Scrambling in the small hours, he found that Inge Sand, a leading soloist of the Royal Danish Ballet, was in New York for a few weeks. He moved forward a performance by Ram Gopal, a modernist dancer and one of the first to perform classical Indian dance in this country, and Sand came to the Pillow.

She performed a pas-de-deux with Vladimir Dokoudovsky (a founding member of the American Ballet Theatre) — and two solos choreographed by August Bournonville, who led the RDB company in the 1830s and influences it to this day.

It was the first time anyone in the U.S. has seen Bournonville’s choreography, Owen said — and the response was electric.

His work is lyrical, romantic, said Pillow director Pamela Tatge.

Owen finds Bournonville’s style distinctive even today. He had a turn for complicated leaps and footwork, and arms held down at the sides to call attention to the feet, instead of in the air to draw the eye to the upper body. Studied strictly, his method has a detailed structure. And a taste convinced Shawn that he and the U.S. needed to see more.

He invited soloists from the Royal Danish Ballet in his next summer’s program, in 1955, for three weeks, and the whole country took notice.

“Every dance writer in America came here,” Owen said. “It was covered by Time Magazine — all the national publications.”

Ten leading dancers performed ballets from choreographers this country had never seen … and opened a new era.

The full DRB company played the Metropolitan Opera House the following year, Owen said, and they have since toured the U.S. and played the Pillow so many times, and have become so familiar and respected that now it is hard to think back to a time when they were unknown here.

The king of Denmark made Shawn a Knight of Dannebrog for his services to the arts, and dancers come to the DRB company today from many different backgrounds. They have not all grown up steeped in the Danish tradition, Owen said.

But Hübbe has.

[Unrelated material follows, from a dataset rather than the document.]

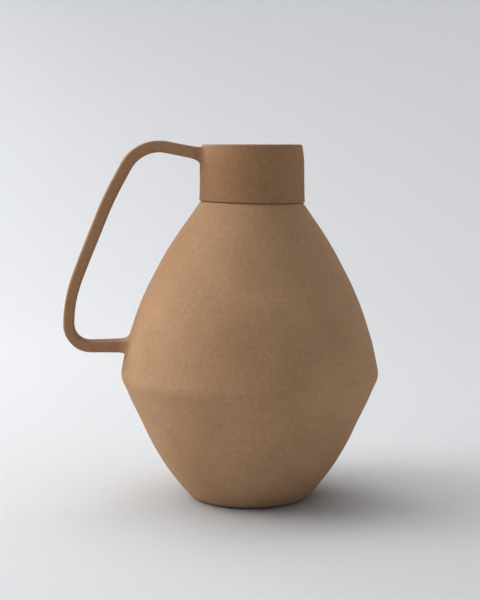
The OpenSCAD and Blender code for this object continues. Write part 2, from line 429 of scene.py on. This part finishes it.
def clay_colour(n, base, dark):
    """Sandy clay: broad mottling, faint rings, sand, fine grain and a few specks."""
    broad = n.ranged(n.noise(MOTTLE_SCALE, 3, 0.55), 0.35, 0.65, 0, 1)
    rings = n.ranged(n.noise(1.0, 3, 0.6, n.stretched(RING_STRETCH)), 0.3, 0.7, 0, 1)
    grain = n.ranged(n.noise(GRAIN_SCALE, 2.5, 0.7), 0.3, 0.7, 0, 1)
    sand = n.ranged(n.noise(SAND_SCALE, 2, 0.6), 0.32, 0.68, 0, 1)
    dark_specks = n.specks(scale=210, size=0.11, share=0.05)
    pale_specks = n.specks(scale=330, size=0.16, share=0.06)
    colour = n.mix(broad, base, dark)
    colour = n.mix(n.math("MULTIPLY", rings, RINGS_SHOW), colour, dark)
    colour = n.mix(GRAIN_SHOW, colour, n.mix(grain, SPECK_DARK, SPECK_PALE), "SOFT_LIGHT")
    colour = n.mix(SAND_SHOW, colour, n.mix(sand, SPECK_DARK, SPECK_PALE), "SOFT_LIGHT")
    colour = n.mix(n.math("MULTIPLY", dark_specks, DARK_SPECKS_SHOW), colour, SPECK_DARK)
    return n.mix(n.math("MULTIPLY", pale_specks, PALE_SPECKS_SHOW), colour, SPECK_PALE)


def clay_material(name, painted_shade=(1, 1, 1)):
    """Unglazed clay: dull, with fine sand and small pits in its surface. Its colours are multiplied by the
    second argument, which darkens a copy of the clay as painted shade.
    """
    n = Nodes(name)
    base, dark = (tuple(np.multiply(colour, painted_shade)) for colour in (CLAY, CLAY_DARK))
    n.link(clay_colour(n, base, dark), n.shader.inputs["Base Color"])
    n.shader.inputs["Specular IOR Level"].default_value = 0.25
    rough = n.ranged(n.noise(240, 2), 0.3, 0.7, 0.84, 0.96)
    n.link(rough, n.shader.inputs["Roughness"])
    sand = n.bump(n.noise(1300, 3, 0.65), strength=0.45, distance=0.12 * MM)
    pits = n.bump(n.specks(scale=420, size=0.2, share=0.12), strength=-0.5, distance=0.12 * MM, normal=sand)
    n.link(pits, n.shader.inputs["Normal"])
    return n.material


def glaze_material():
    """Clear glaze, with the clay showing darker through it."""
    n = Nodes("clear_glaze_over_clay")
    n.link(clay_colour(n, GLAZED, GLAZED_DARK), n.shader.inputs["Base Color"])
    n.shader.inputs["Roughness"].default_value = 0.35
    n.shader.inputs["Coat Weight"].default_value = 1.0
    n.shader.inputs["Coat Roughness"].default_value = 0.06
    n.link(n.bump(n.noise(60, 2), strength=0.25, distance=0.4 * MM), n.shader.inputs["Normal"])
    return n.material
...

The company’s artistic director was raised in the Royal Danish Ballet school, and he came to the Pillow school as a student in ballet in 1985. He was 17. Owen was running the school then, and two years before the school had begun offering scholarships to RDB dancers. Hübbe came for a five-week ballet program — advanced performers from top companies studied together and ended with a show in the Ted Shawn Theatre. Hübbe performed a world premiere piece choreographed by Benjamin Harkavy, who was then director of the program.

He holds the Pillow and his experience here in great affection, Tatge said, and he wanted his dancers to have a share in that experience.

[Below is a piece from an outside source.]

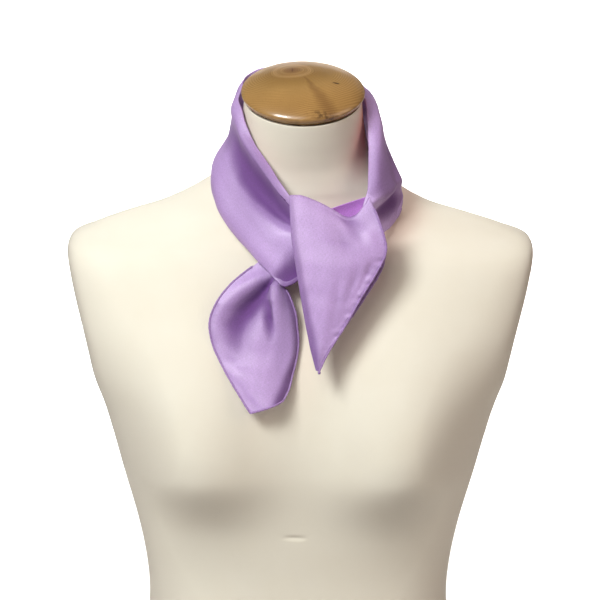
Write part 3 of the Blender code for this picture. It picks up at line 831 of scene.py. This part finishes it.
# %% The band as a sheet
# painted shade from these lines, added to how deep each point lies in a fold
neck_band = cloth_piece("neck_band", band, silk,
                        painted_fold_shade(band, band_levels, band_shares, BAND_PAINTED_SHADE))
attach(neck_band, "root")
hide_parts("scarf_right_band", "scarf_nape", "scarf_left_band")

# %% [markdown]
# ## The turn behind the knot
# The left end goes under the crossing, rises between it and the throat, and comes over the
# top. Little of it shows, so it needs no folds: a ribbon of lines from its left edge to its
# right edge, each with a slight belly, follows that turn.

# %% Wrap
WrapRow = namedtuple("WrapRow", "left_x left_y left_z right_x right_y right_z belly")
WRAP_TABLE = [
    (24, -87, 540, 44, -84, 538, 1),
    (24, -91, 520, 48, -87, 521, 1),
    (23, -91, 502, 50, -86, 507, 1),
    (22, -85, 494, 49, -79, 500, 1),
    (21, -78, 496, 47, -75.5, 501, 1),
    (20, -74, 508, 46, -72, 512, 1),
    (16, -68, 530, 47, -66, 534, 1),
    (13, -69, 542, 51, -64, 553, 1),
    (12, -71, 549, 55, -64.5, 563, 1),
]
WRAP_ROWS, WRAP_ACROSS = 120, 30


def sheet_rows(table, row_type, levels):
    """Rows of a table at the given levels, with their names."""
    return [row_type(*row) for row in catmull_rom(table, levels)]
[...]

“What I remember of him then is that he was a standout,” Owen said. “It was clear he was going to be a star. He had remarkable technique and remarkable personal style.”

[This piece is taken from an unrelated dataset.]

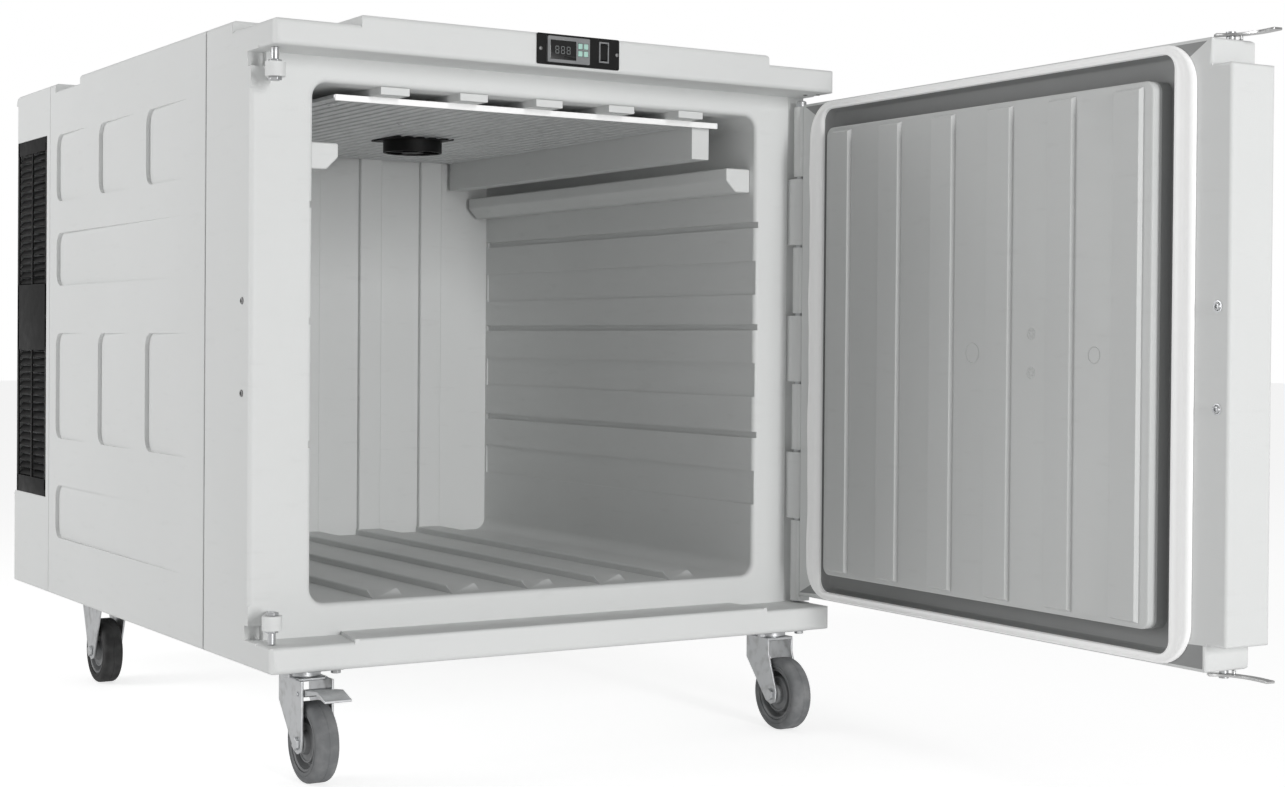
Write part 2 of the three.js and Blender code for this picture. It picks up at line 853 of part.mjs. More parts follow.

Hübbe would join the Royal Danish Ballet and then become a principal at the New York City Ballet, and in 2007, when he was still in New York and was offered the directorship of the Royal Danish Ballet, he met members of the company at the Pillow, and in a way his new job took root on this mountain.

This summer marks the first time members of the RDB have come to the Pillow since then, and the first time its dancers under Hübbe’s leadership have performed here. As in 1955, this summer a group of soloists will come to the Pillow, performing pas de deux and classic pieces including Bournonville’s La Sylphide, Napoli and A Folk Tale.

Warm in his connection with the Pillow, Hübbe himself will come and speak about his work and his time here, and the Pillow is waiting eagerly to learn how the company and its work has grown in his hands.

“Nikolaj on Bournonville is the one we’re all waiting to see,” Tatge said.

Under Hübbe’s eye, the company not only performs in Copenhagen but tours all of Denmark to share their work and has created a lab for the development of new dance.

“All of these dancers are dancers Nikolaj has chosen,” Owen said, “so we’re looking forward to this, and we hope their next visit will come sooner.”